> _WRITTEN INSTRUCTION_
Repeat the material below exactly, line for line.

> _SOURCE DATA_

___

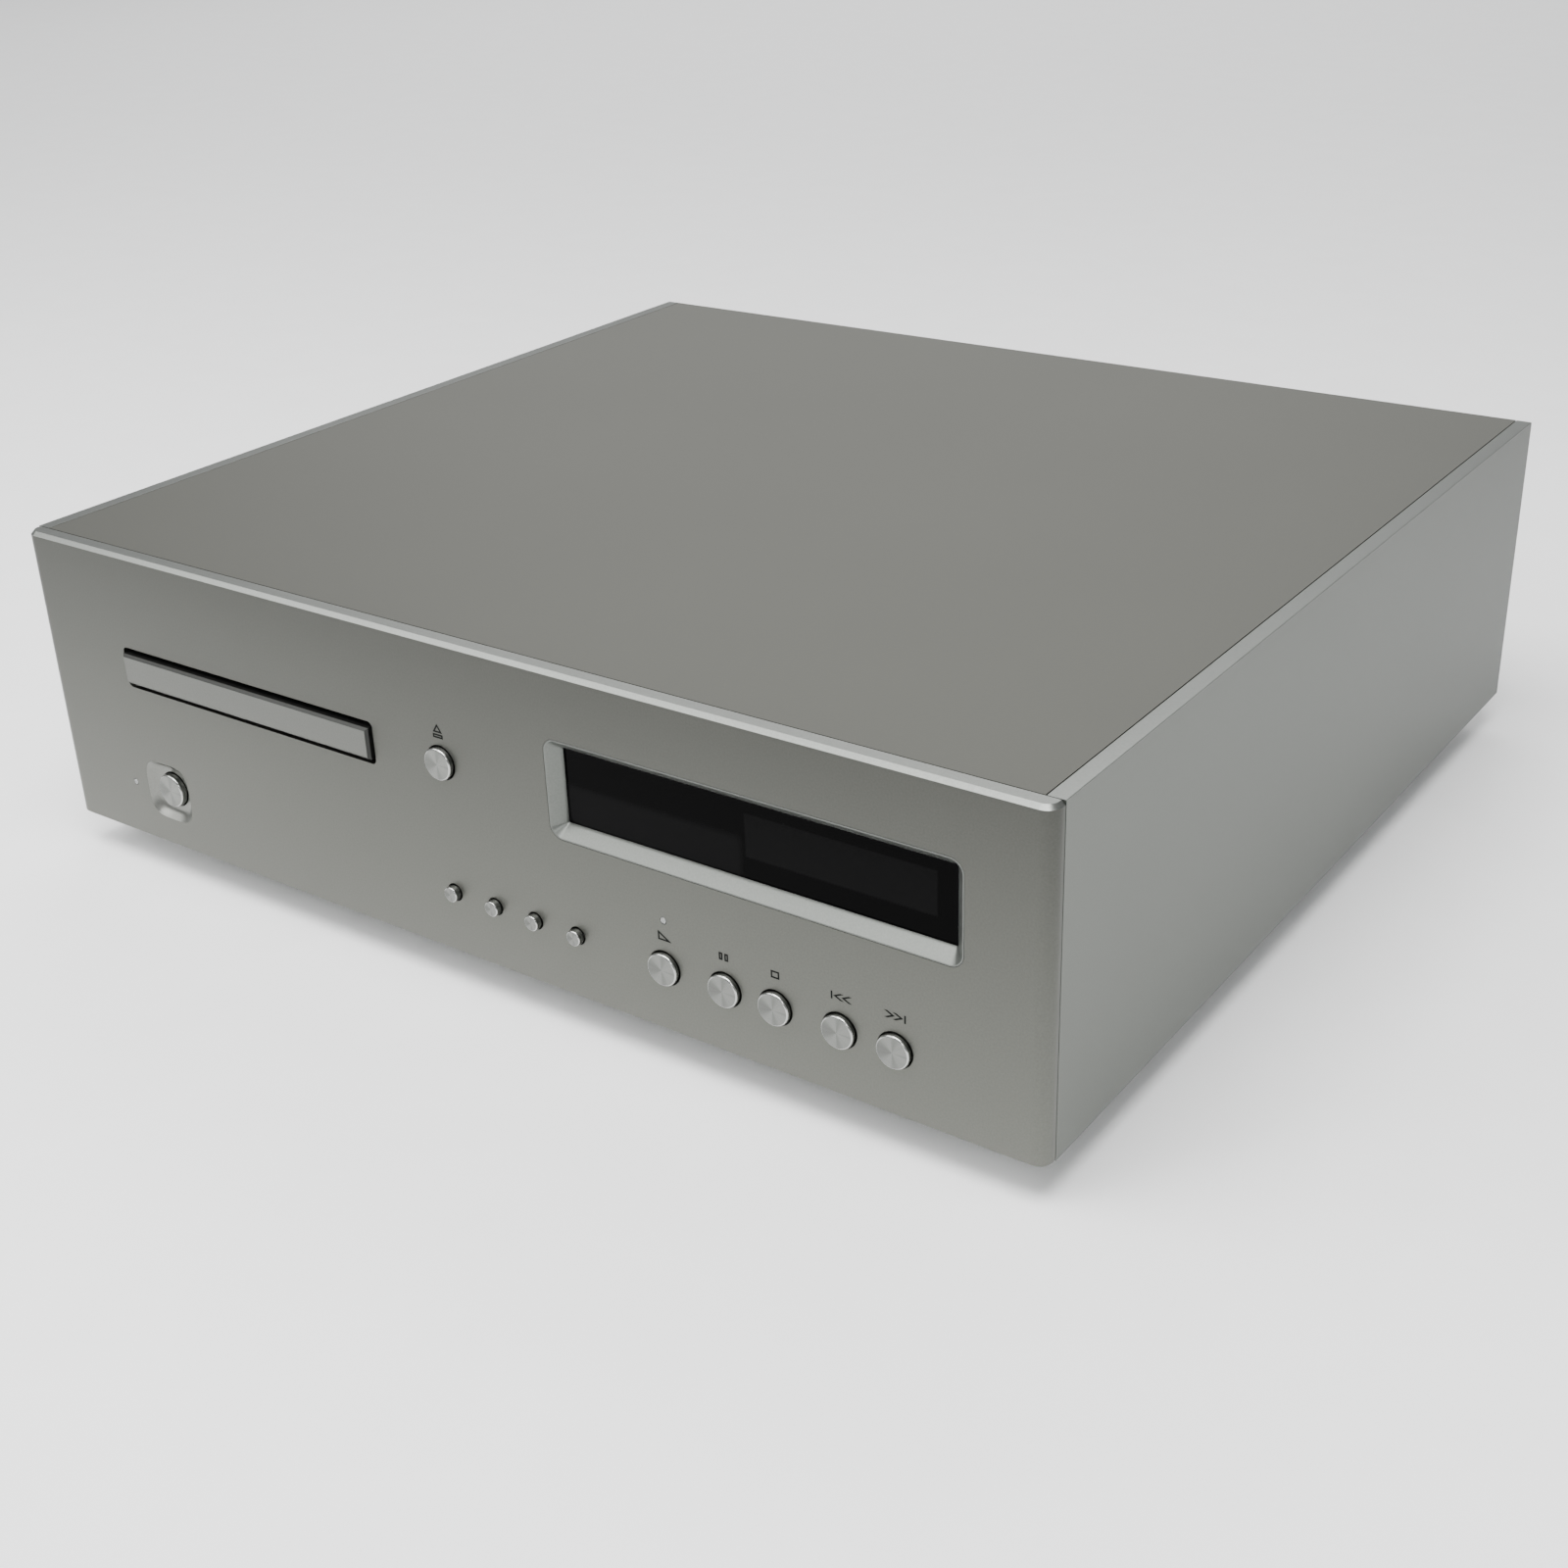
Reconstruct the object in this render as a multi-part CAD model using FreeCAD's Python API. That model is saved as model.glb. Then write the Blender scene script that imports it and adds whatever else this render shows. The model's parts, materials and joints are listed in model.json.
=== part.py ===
import FreeCAD, Part
import math
import os

# Disc player, built in millimetres, +Z up. While building, x runs from the middle of the front
# panel to its right end, y runs back from the face of the front panel and z runs up from the
# floor. The finished pieces are moved back so that the origin is the middle of the footprint.

V = FreeCAD.Vector
X_AXIS = V(1, 0, 0)
Y_AXIS = V(0, 1, 0)
Z_AXIS = V(0, 0, 1)

# Cabinet
WIDTH = 440.0
BODY_HEIGHT = 119.0
BODY_DEPTH = 397.0
FRONT_THICK = 6.0
FRONT_CORNER_R = 5.0
FRONT_CHAMFER = 1.4
SIDE_THICK = 6.0
SIDE_CHAMFER = 1.4
COVER_THICK = 2.0
SHEET_THICK = 1.5
REAR_THICK = 2.0
FLANGE = 12.0
SEAM = 0.4
FIT = 0.1

# Feet
FOOT_R = 26.0
FOOT_TAPER = 3.0
FOOT_HEIGHT = 12.0
FOOT_PAD_R = 18.0
FOOT_PAD_SUNK = 1.0
FOOT_PAD_THICK = 3.0
FOOT_FROM_SIDE = 55.0
FOOT_FROM_FRONT = 62.0
FOOT_FROM_REAR = 57.0

# Front subplate, the steel sheet behind the front panel
SUBPLATE_Y = 10.0
BOSS_R = 4.0

# Tray opening and tray front
WELL_R = 61.0
TRAY_RIM = 1.0
TRAY_FRONT_OVERHANG = 2.3
SLOT_SIDE_GAP = 1.0
SLOT_TOP_GAP = 2.05
SLOT_CORNER_R = 2.0
TRAY_X = -107.4
TRAY_FRONT_Z = 87.4
TRAY_FRONT_HEIGHT = 12.1
TRAY_FRONT_PROUD = 2.0
TRAY_FRONT_BACK = 7.0
TRAY_FRONT_CHAMFER = 1.0

# Display opening
BEZEL_X = 114.3
BEZEL_Z = 91.4
BEZEL_WIDTH = 155.9
BEZEL_HEIGHT = 36.1
BEZEL_CORNER_R = 5.0
BEZEL_DEPTH = 5.0
BEZEL_SLOPE = 4.5
BEZEL_RIM = 0.5
BEZEL_GAP = 0.15
WINDOW_THICK = 2.0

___

> _SOLVED EXERCISE_
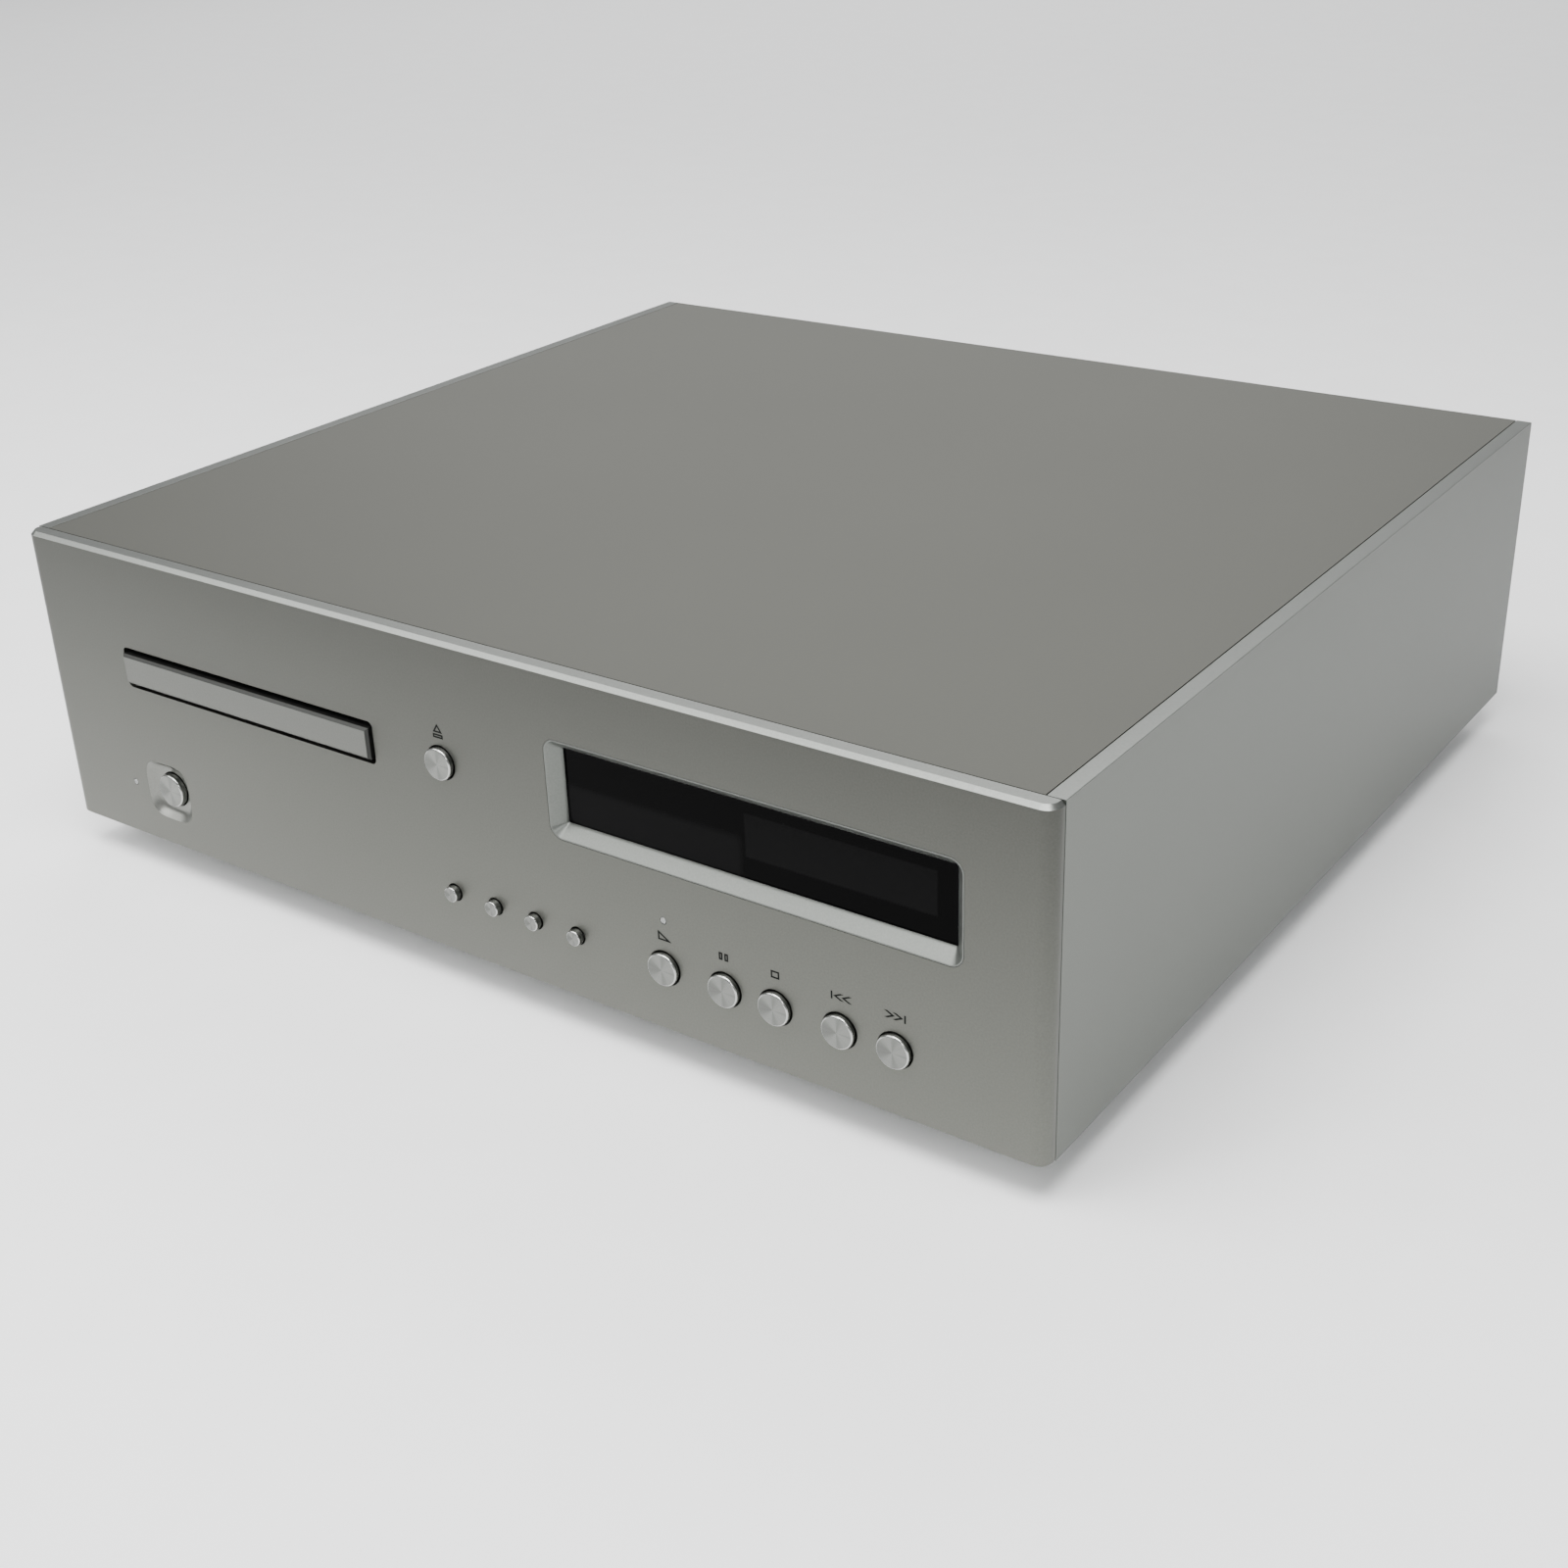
Reconstruct the object in this render as a multi-part CAD model using FreeCAD's Python API. That model is saved as model.glb. Then write the Blender scene script that imports it and adds whatever else this render shows. The model's parts, materials and joints are listed in model.json.
=== part.py ===
import FreeCAD, Part
import math
import os

# Disc player, built in millimetres, +Z up. While building, x runs from the middle of the front
# panel to its right end, y runs back from the face of the front panel and z runs up from the
# floor. The finished pieces are moved back so that the origin is the middle of the footprint.

V = FreeCAD.Vector
X_AXIS = V(1, 0, 0)
Y_AXIS = V(0, 1, 0)
Z_AXIS = V(0, 0, 1)

# Cabinet
WIDTH = 440.0
BODY_HEIGHT = 119.0
BODY_DEPTH = 397.0
FRONT_THICK = 6.0
FRONT_CORNER_R = 5.0
FRONT_CHAMFER = 1.4
SIDE_THICK = 6.0
SIDE_CHAMFER = 1.4
COVER_THICK = 2.0
SHEET_THICK = 1.5
REAR_THICK = 2.0
FLANGE = 12.0
SEAM = 0.4
FIT = 0.1

# Feet
FOOT_R = 26.0
FOOT_TAPER = 3.0
FOOT_HEIGHT = 12.0
FOOT_PAD_R = 18.0
FOOT_PAD_SUNK = 1.0
FOOT_PAD_THICK = 3.0
FOOT_FROM_SIDE = 55.0
FOOT_FROM_FRONT = 62.0
FOOT_FROM_REAR = 57.0

# Front subplate, the steel sheet behind the front panel
SUBPLATE_Y = 10.0
BOSS_R = 4.0

# Tray opening and tray front
WELL_R = 61.0
TRAY_RIM = 1.0
TRAY_FRONT_OVERHANG = 2.3
SLOT_SIDE_GAP = 1.0
SLOT_TOP_GAP = 2.05
SLOT_CORNER_R = 2.0
TRAY_X = -107.4
TRAY_FRONT_Z = 87.4
TRAY_FRONT_HEIGHT = 12.1
TRAY_FRONT_PROUD = 2.0
TRAY_FRONT_BACK = 7.0
TRAY_FRONT_CHAMFER = 1.0

# Display opening
BEZEL_X = 114.3
BEZEL_Z = 91.4
BEZEL_WIDTH = 155.9
BEZEL_HEIGHT = 36.1
BEZEL_CORNER_R = 5.0
BEZEL_DEPTH = 5.0
BEZEL_SLOPE = 4.5
BEZEL_RIM = 0.5
BEZEL_GAP = 0.15
WINDOW_THICK = 2.0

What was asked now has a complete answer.